The third dream establishes hometown roots of Jesus. After Herod’s death, Jesus and his family returned to Israel as per the advice of an angel in Joseph’s dream. The specific words “He shall be called a Nazarean” Matthew 2:23 means ‘an inhabitant of Nazareth’ Then the word Nazir means: “one who is consecrated to God” Numbers 6:1-23 while Netzer means “branch” Isaiah 11:1. Calling Jesus a Nazarean cast him in light of both of these references. He was, indeed, consecrated to God. He was the branch that would come forth from the stump of Jesse to be in David’s line in order to bring peace, justice, forgiveness and redemption to people exiled from God through sin. What Joseph dreamed, we have the privilege to live.

In this era and time we have to congratulate the families that have remained true to ideals by retaining best values of our African and Christian family. We have to guard against some virulent ideological poisons from abroad claiming to be ‘modern culture’. Those that are married should continue to welcome children as gift from God and train them in the knowledge and fear of God. We should be aware that many of our families are under great stress; that is why we call on governments and civil authorities to remember that a nation whose legislation destroys its own families does so at its own detriment.

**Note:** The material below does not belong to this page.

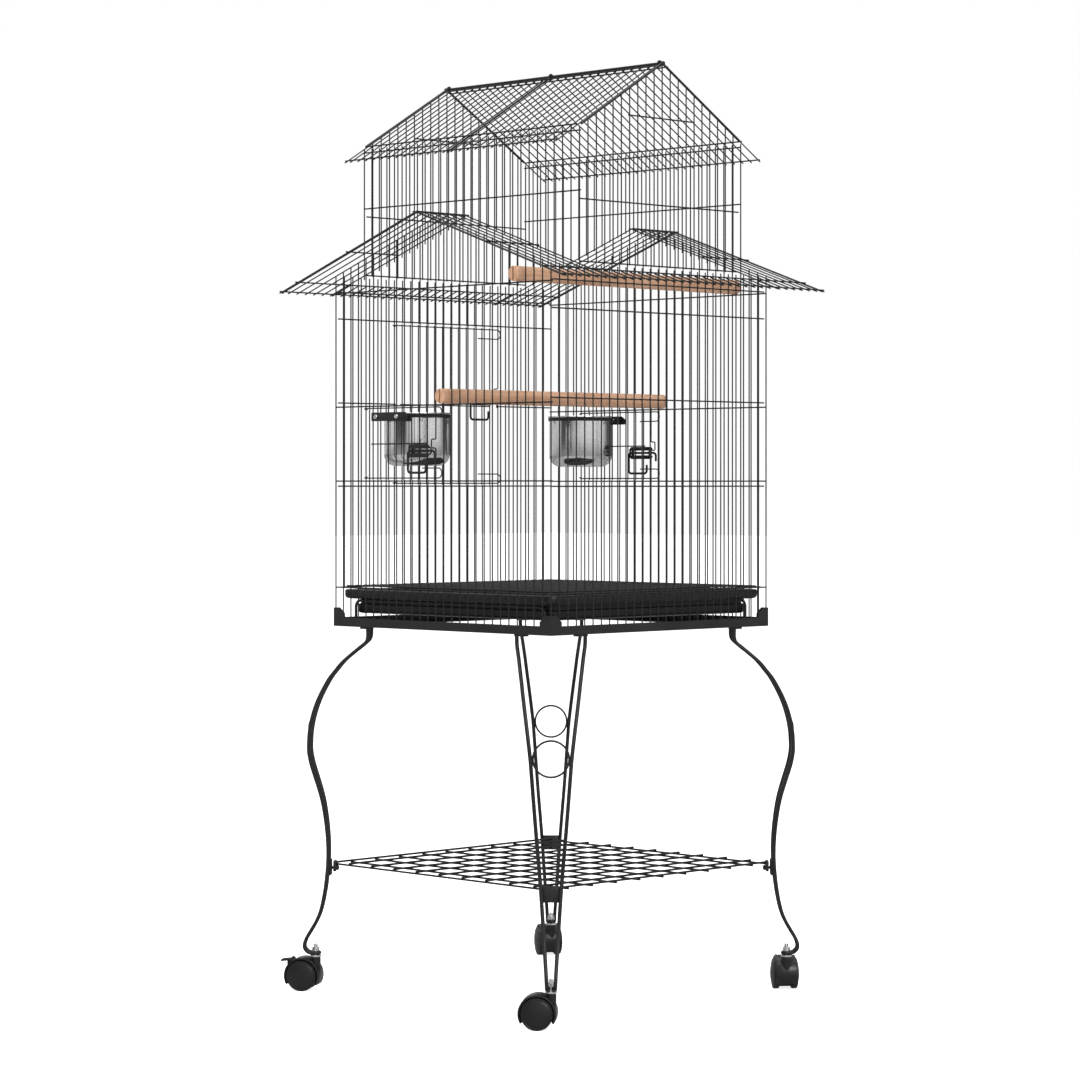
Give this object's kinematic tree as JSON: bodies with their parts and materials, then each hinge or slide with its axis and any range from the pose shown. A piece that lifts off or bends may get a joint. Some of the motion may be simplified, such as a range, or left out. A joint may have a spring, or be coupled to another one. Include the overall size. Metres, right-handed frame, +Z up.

Our families today need understanding in order to grow into a peaceful community. Like millions of other fathers, St. Joseph faced a crisis of responsibility yet he persevered to the good completion. No matter circumstances, the family needs to respect the plan of God which is always bigger than our imagination. We have to know that love in the real world is harder than any dream but is possible to achieve. In our families, it is important that men learn how to be real men while women learn to be real women. Vocation into marriage in never for leisure but primarily for love and raising a family that is open to accept that children are not just unique persons but family members. Whatever sacrifices deemed necessary to fulfill this purpose must be considered worthwhile and personally fulfilling. Times and families have changed drastically, but the purpose of the Catholic family remains the same: to raise good citizens and form faithful Catholics. Modern family life allows little material time for the family to be together, however, whatever moment you get together use it as quality time and spend adding value to your family.